Lawsuit alleges negligence in fatal train-bus wreck
The son of a woman killed when a train hit a charter bus from Texas on Tuesday afternoon in Biloxi is suing over the accident.
Charter-bus company Echo Transportation, tour company Diamond Tours Inc. and railroad company CSX Transportation are being sued for negligence. The lawsuit also names the bus driver, identified at this point only as “John Doe.”
Dee Voight is filing the lawsuit in District Court in Dallas County, Texas, seeking unspecified damages over the death of his mother, Peggy Hoffman, 73. Hoffman and three others were killed in the crash, including her husband, 82-year-old Kenneth Hoffman. The Hoffmans were retired Texas educators.
The family of Kenneth Hoffman has filed a separate lawsuit over the accident through the Lanier Law Firm in Houston.

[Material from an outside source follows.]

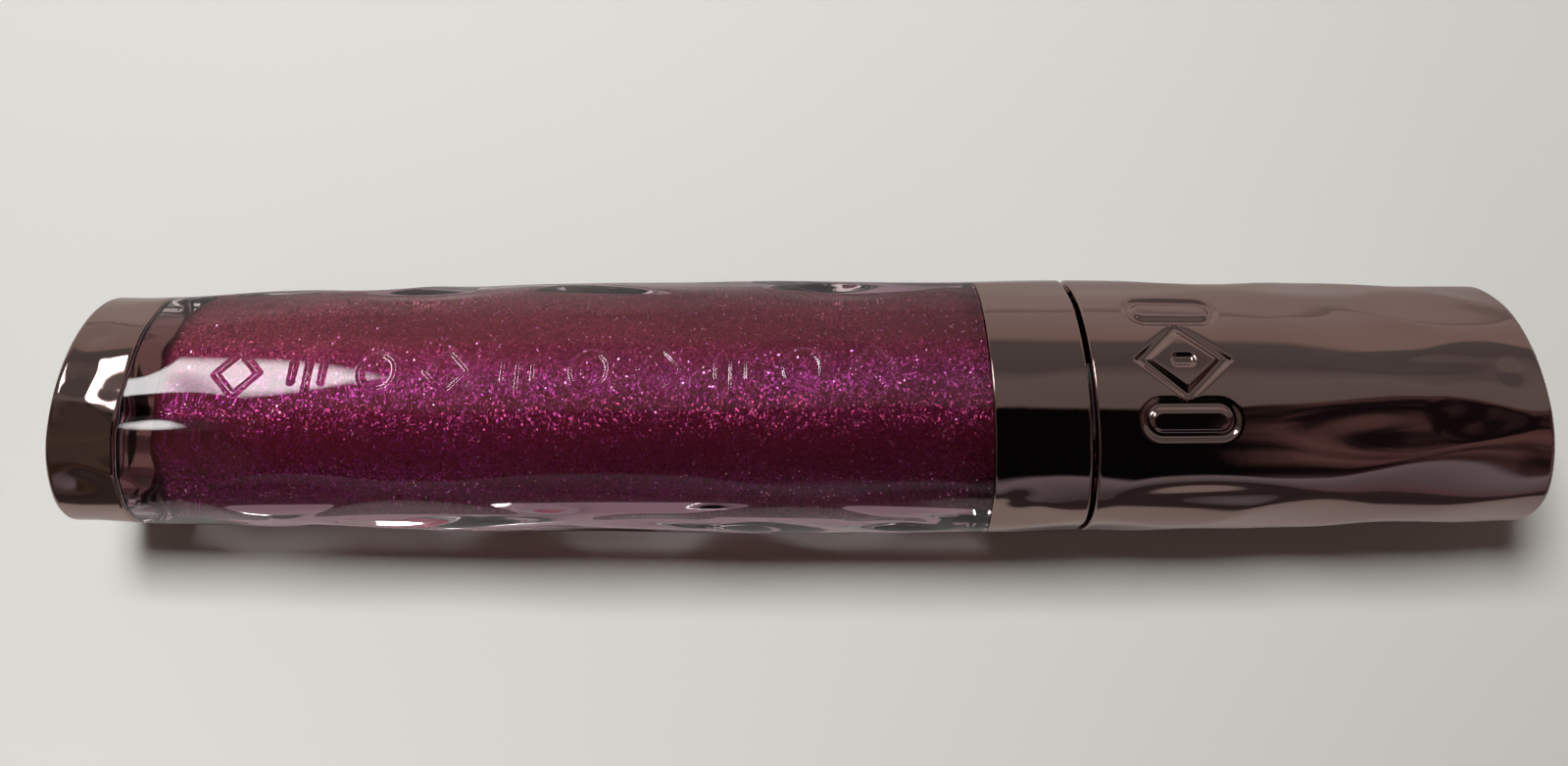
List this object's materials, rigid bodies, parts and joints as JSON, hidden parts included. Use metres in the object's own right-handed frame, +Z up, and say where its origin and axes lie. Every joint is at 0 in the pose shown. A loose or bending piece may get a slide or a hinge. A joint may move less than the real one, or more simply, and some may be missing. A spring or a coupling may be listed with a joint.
{
  "type": "lip gloss tube",
  "caption": "Barrel-shaped clear lip gloss tube with a metallised base cap, collar and screw cap that carries a flocked doe-foot wand through a wiper.",
  "frame": {"origin": "centre of the flat end face of the base cap, on the tube's axis", "axes": "+X along the tube's axis from the base towards the cap, +Z up while the tube lies on its side"},
  "size_m": [0.1108, 0.0186, 0.0186],
  "materials": {
    "clear_wall": "clear thick moulded copolyester, polished",
    "gloss_liquid": "wet magenta liquid with fine glitter",
    "metallised": "vacuum metallised plastic, polished warm gunmetal",
    "wiper_plastic": "soft natural polyethylene",
    "inner_plastic": "black moulded polypropylene",
    "gasket_foam": "soft elastomer",
    "stem_plastic": "black smooth rod",
    "flock": "short nylon flock, stained by the gloss",
    "label_paper": "blank coated paper label"
  },
  "bodies": {
    "bottle": {"bottle": "clear_wall", "gloss_fill": "gloss_liquid", "base_cap": "metallised", "base_label": "label_paper", "collar": "metallised", "wiper": "wiper_plastic"},
    "cap_carrier": {"neck_gasket": "gasket_foam"},
    "cap": {"cap_shell": "metallised", "cap_liner": "inner_plastic", "wand_stem": "stem_plastic", "applicator_core": "inner_plastic", "applicator_flock": "flock"}
  },
  "joints": [
    {"name": "cap_lift", "type": "slide", "parent": "bottle", "child": "cap_carrier", "axis": [1, 0, 0], "range_m": [0, 0.08]},
    {"name": "cap_turn", "type": "hinge", "parent": "cap_carrier", "child": "cap", "pos_m": [0.0902, 0, 0], "axis": [1, 0, 0], "range_deg": [0, 3600]}
  ],
  "couplings": [
    {"joint": "cap_lift", "follows": "cap_turn", "m_per_rad": 0.0012732}
  ]
}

The lawsuit filed by Voight says a sign warned of the low ground clearance at the CSX crossing on Main Street, where the bus was crossing. The crossing has a steep grade.
“The charter bus appeared unable to move from the crossing,” the lawsuit says, “when the 52-car train, pulled by three locomotives, slammed into the charter bus.
“ … After the accident, it took more than thirty minutes for witnesses and emergency crews to remove injured passengers through the emergency windows.”
The lawsuit was first reported by KXAN, an NBC affiliate in Texas.
Coincidentally, Mikal Watts, a high-profile trial attorney from San Antonio, filed Voight’s lawsuit. In August, Watts and co-defendants were acquitted in a massive BP-fraud case tried in U.S. District Court in Gulfport.